[WHAT THE TASK ASKS]:
Each record below should be repeated precisely as written.
::::::::::
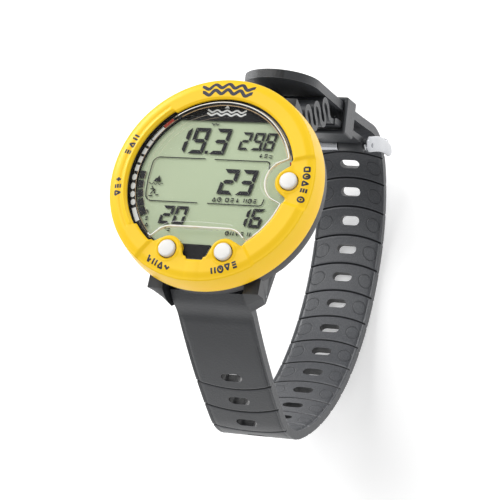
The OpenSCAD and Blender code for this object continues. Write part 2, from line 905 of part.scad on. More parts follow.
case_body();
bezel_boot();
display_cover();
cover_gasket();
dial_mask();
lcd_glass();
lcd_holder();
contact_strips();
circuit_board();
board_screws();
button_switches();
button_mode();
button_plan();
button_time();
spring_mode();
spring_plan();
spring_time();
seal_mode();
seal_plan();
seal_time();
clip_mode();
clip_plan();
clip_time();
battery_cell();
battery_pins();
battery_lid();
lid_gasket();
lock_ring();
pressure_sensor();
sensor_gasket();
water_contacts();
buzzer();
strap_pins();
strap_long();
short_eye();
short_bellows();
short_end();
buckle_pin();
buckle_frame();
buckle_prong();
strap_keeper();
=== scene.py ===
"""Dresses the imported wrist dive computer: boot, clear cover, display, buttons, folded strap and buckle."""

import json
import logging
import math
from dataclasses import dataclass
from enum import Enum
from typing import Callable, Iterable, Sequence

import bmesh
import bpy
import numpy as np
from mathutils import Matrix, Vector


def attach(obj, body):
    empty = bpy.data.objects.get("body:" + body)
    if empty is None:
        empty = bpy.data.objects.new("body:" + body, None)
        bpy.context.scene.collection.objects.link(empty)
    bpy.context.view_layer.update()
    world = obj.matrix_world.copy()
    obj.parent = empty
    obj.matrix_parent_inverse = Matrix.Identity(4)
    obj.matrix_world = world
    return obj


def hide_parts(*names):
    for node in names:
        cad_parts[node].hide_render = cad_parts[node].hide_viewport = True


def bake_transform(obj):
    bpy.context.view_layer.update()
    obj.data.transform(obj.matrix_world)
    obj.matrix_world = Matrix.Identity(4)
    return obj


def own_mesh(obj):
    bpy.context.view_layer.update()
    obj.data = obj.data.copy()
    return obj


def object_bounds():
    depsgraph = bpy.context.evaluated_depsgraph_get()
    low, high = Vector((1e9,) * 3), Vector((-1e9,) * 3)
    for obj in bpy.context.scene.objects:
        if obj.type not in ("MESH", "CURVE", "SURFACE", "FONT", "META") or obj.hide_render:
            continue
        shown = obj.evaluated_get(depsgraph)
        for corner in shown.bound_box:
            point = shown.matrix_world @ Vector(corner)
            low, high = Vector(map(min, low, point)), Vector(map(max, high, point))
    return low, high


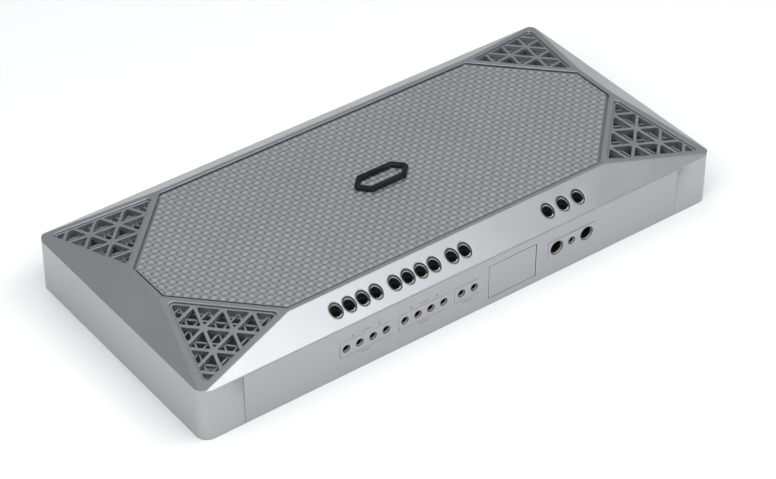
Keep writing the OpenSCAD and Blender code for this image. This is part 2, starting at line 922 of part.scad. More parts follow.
::::::::::
[THE COMPLETED TASK]:
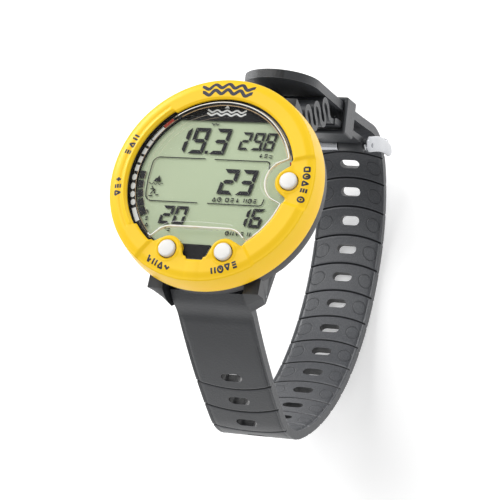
The OpenSCAD and Blender code for this object continues. Write part 2, from line 905 of part.scad on. More parts follow.
case_body();
bezel_boot();
display_cover();
cover_gasket();
dial_mask();
lcd_glass();
lcd_holder();
contact_strips();
circuit_board();
board_screws();
button_switches();
button_mode();
button_plan();
button_time();
spring_mode();
spring_plan();
spring_time();
seal_mode();
seal_plan();
seal_time();
clip_mode();
clip_plan();
clip_time();
battery_cell();
battery_pins();
battery_lid();
lid_gasket();
lock_ring();
pressure_sensor();
sensor_gasket();
water_contacts();
buzzer();
strap_pins();
strap_long();
short_eye();
short_bellows();
short_end();
buckle_pin();
buckle_frame();
buckle_prong();
strap_keeper();
=== scene.py ===
"""Dresses the imported wrist dive computer: boot, clear cover, display, buttons, folded strap and buckle."""

import json
import logging
import math
from dataclasses import dataclass
from enum import Enum
from typing import Callable, Iterable, Sequence

import bmesh
import bpy
import numpy as np
from mathutils import Matrix, Vector


def attach(obj, body):
    empty = bpy.data.objects.get("body:" + body)
    if empty is None:
        empty = bpy.data.objects.new("body:" + body, None)
        bpy.context.scene.collection.objects.link(empty)
    bpy.context.view_layer.update()
    world = obj.matrix_world.copy()
    obj.parent = empty
    obj.matrix_parent_inverse = Matrix.Identity(4)
    obj.matrix_world = world
    return obj


def hide_parts(*names):
    for node in names:
        cad_parts[node].hide_render = cad_parts[node].hide_viewport = True


def bake_transform(obj):
    bpy.context.view_layer.update()
    obj.data.transform(obj.matrix_world)
    obj.matrix_world = Matrix.Identity(4)
    return obj


def own_mesh(obj):
    bpy.context.view_layer.update()
    obj.data = obj.data.copy()
    return obj


def object_bounds():
    depsgraph = bpy.context.evaluated_depsgraph_get()
    low, high = Vector((1e9,) * 3), Vector((-1e9,) * 3)
    for obj in bpy.context.scene.objects:
        if obj.type not in ("MESH", "CURVE", "SURFACE", "FONT", "META") or obj.hide_render:
            continue
        shown = obj.evaluated_get(depsgraph)
        for corner in shown.bound_box:
            point = shown.matrix_world @ Vector(corner)
            low, high = Vector(map(min, low, point)), Vector(map(max, high, point))
    return low, high


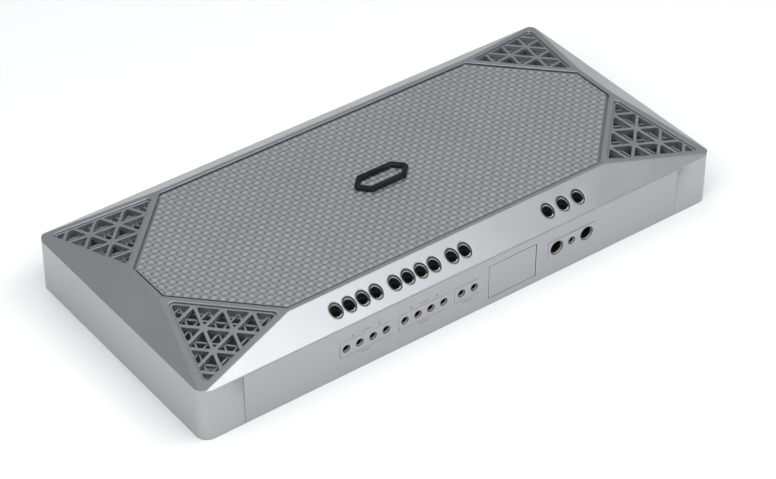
Keep writing the OpenSCAD and Blender code for this image. This is part 2, starting at line 922 of part.scad. More parts follow.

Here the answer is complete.